Deriving distributions from quantiles

effective altruism
statistics
fermi estimates
Author

Jonas Moss

Published

Oct 20, 2022

1 Summary

  1. Good methods for eliciting densities from quantiles should satisfy six conditions.
  2. I propose a class of method for constructing densities for quantiles based on transformations and penalized monotone B-splines. It satisfies 3 or 4 of the conditions with appropriate tweaking.
  3. Some of the weaknesses of my proposed method may be ameliorated. I make some suggestions about how to do this.
  4. There are infinitely many ways to translate quantiles to densities. I sketch another one at the end.

2 Introduction

While doing Fermi estimation (“guesstimation”) you often want to construct a distribution from quantile knowledge. Dealing with two quantiles is quite easy, as you have plenty of distribution families that are easy to fit. Location-scale families, such as the normal distribution, logistic distribution, Cauchy distribution, or the shifted exponential distribution are particularly easy to fit. Moreover, a monotonically transformed location-scale distribution is equally easy to work with, e.g. the log-normal and log-logistic distributions.
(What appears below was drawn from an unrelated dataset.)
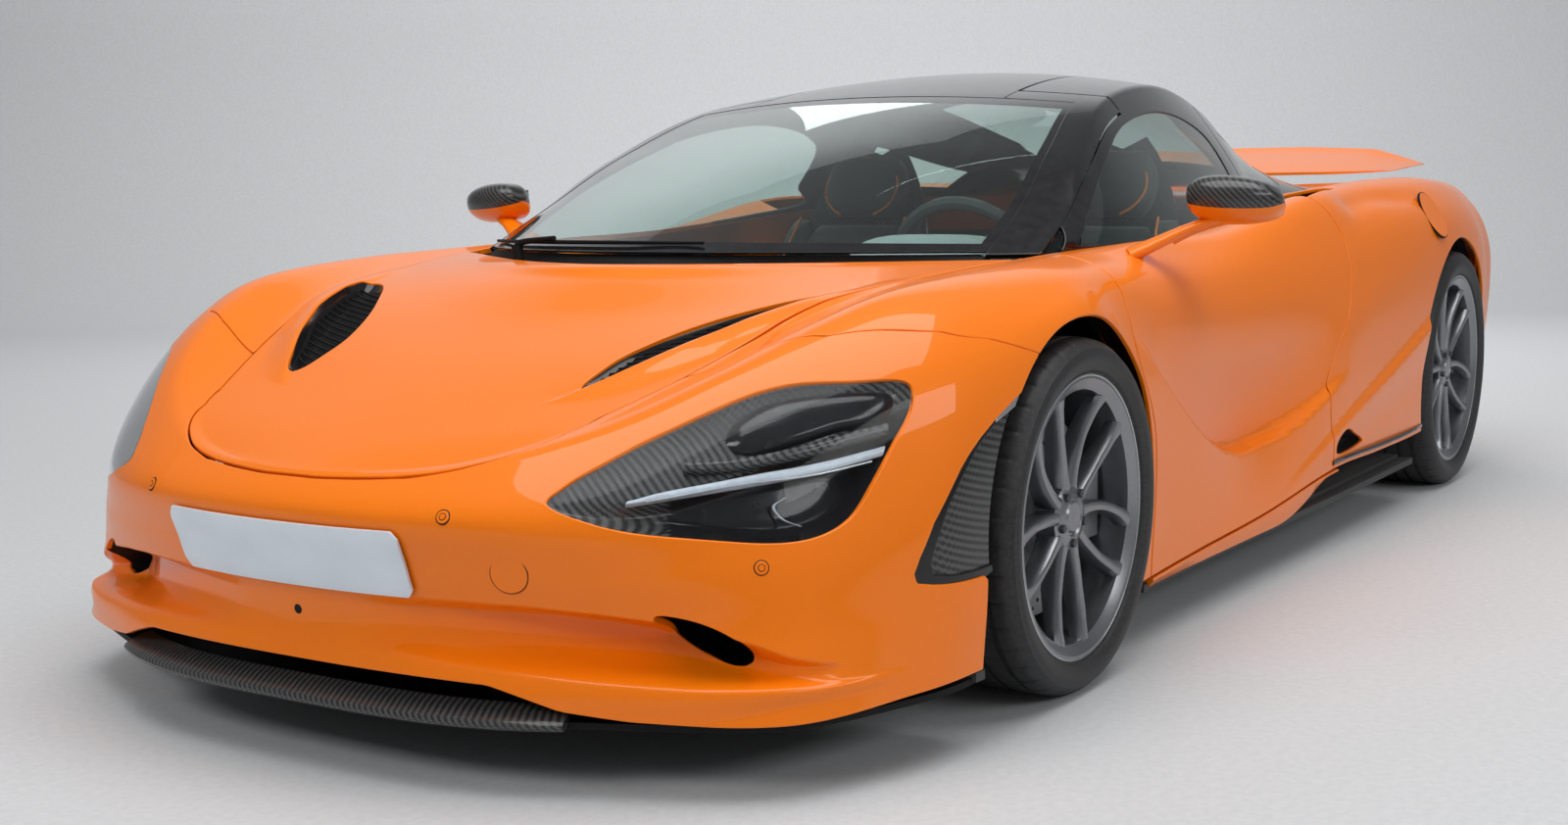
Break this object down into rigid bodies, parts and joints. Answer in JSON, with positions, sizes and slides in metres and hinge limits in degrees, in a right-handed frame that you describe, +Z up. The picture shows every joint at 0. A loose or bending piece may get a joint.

A variable \(Y\) belongs to a location-scale family of distributions if it can be written on the form \(Y=\mu+\sigma X\). If \(F\) is the distribution function \(X\), then \(F\left(\frac{y-\mu}{\sigma}\right)\) is the distribution function of \(Y\), as \[P(Y\leq y) = P(\mu+\sigma X\leq y) = P(X\leq(y-\mu)/\sigma) = F\left(\frac{y-\mu}{\sigma}\right).\]

We also find that the quantile function of \(Y\) equals \(Q_Y(p)=\mu+\sigma Q(p)\), where \(Q\) is the quantile function of \(X\).

We can derive \(\mu\) and \(\sigma\) by matching quantiles: \[\begin{eqnarray*} q_{1} & = & \mu+\sigma F^{-1}(p_{1}),\\ q_{2} & = & \mu+\sigma F^{-1}(p_{2}). \end{eqnarray*}\]

If \(g\) is a strictly increasing transformation then \(Y=g(\mu + \sigma X)\) is a transformed location-scale distribution. You can derive its quantiles in the same way as you would a location-scale distribution, just be sure to apply \(g^{-1}\). Usually \(g=\exp\) and \(X\) is normal, yielding the log-normal distribution.

But what do we do with more than two quantiles? We could fit a \(k\)-parameter distribution, but there are few canonical densities to choose from with \(k>2\) parameters. And it’s hard to justify your choice in any case. For two (or one) parameters, the normal distribution can often be justified for data on \([-\infty, \infty]\) based on the central limit theorem; likewise, the log-normal can be justified based on a product argument – and the exponential and half-normal with their own reasoning methods. Three or more though? There’s just no standard way to do it.

3 What would we like?

How should we go about deciding on a class of distribution to fit quantiles to? Here are 6 conditions I like.

  1. Control of tail behavior. The exact shape of the distributions “in the middle” – where we are likely to have the strongest intuitions – often doesn’t matter too much. If we’re dealing with, say, insurance, having control of the tails is just as important as fine-grained control over how the curve looks in the center.
  2. Good looks. This is a vague requirement, but can probably be replaced with the almost equally vague requirement of the densities being smooth. Smoothness is not just about aesthetics, as we expect the best predictive densities to be smooth, with continuous second derivatives at the very least. We would also like to avoid multimodality when possible. It’s easy to make densities with bad looks, and severe discontinuities, see e.g. Figure 2. We don’t want those
  3. Principled derivation. We do not want the densities to be ad-hoc but derived using sound principles such as maximum entropy. It’s not trivial to combine this with the good-looks demand, as maximum entropy + quantile information yields discontinuous densities!
  4. Bounded away from \(0\). We don’t want out densities to be \(0\) at arbitrary places! See Figure 6 for an example of such bad behavior.
  5. Easy to sample from. Especially relevant for Squiggle applications.
  6. Quick to calculate, cheap to store, etc. We always want convenience, but it’s hard to say as an outsider what is most important! Quick computation would matter for interfaces used by products such as Metaculus.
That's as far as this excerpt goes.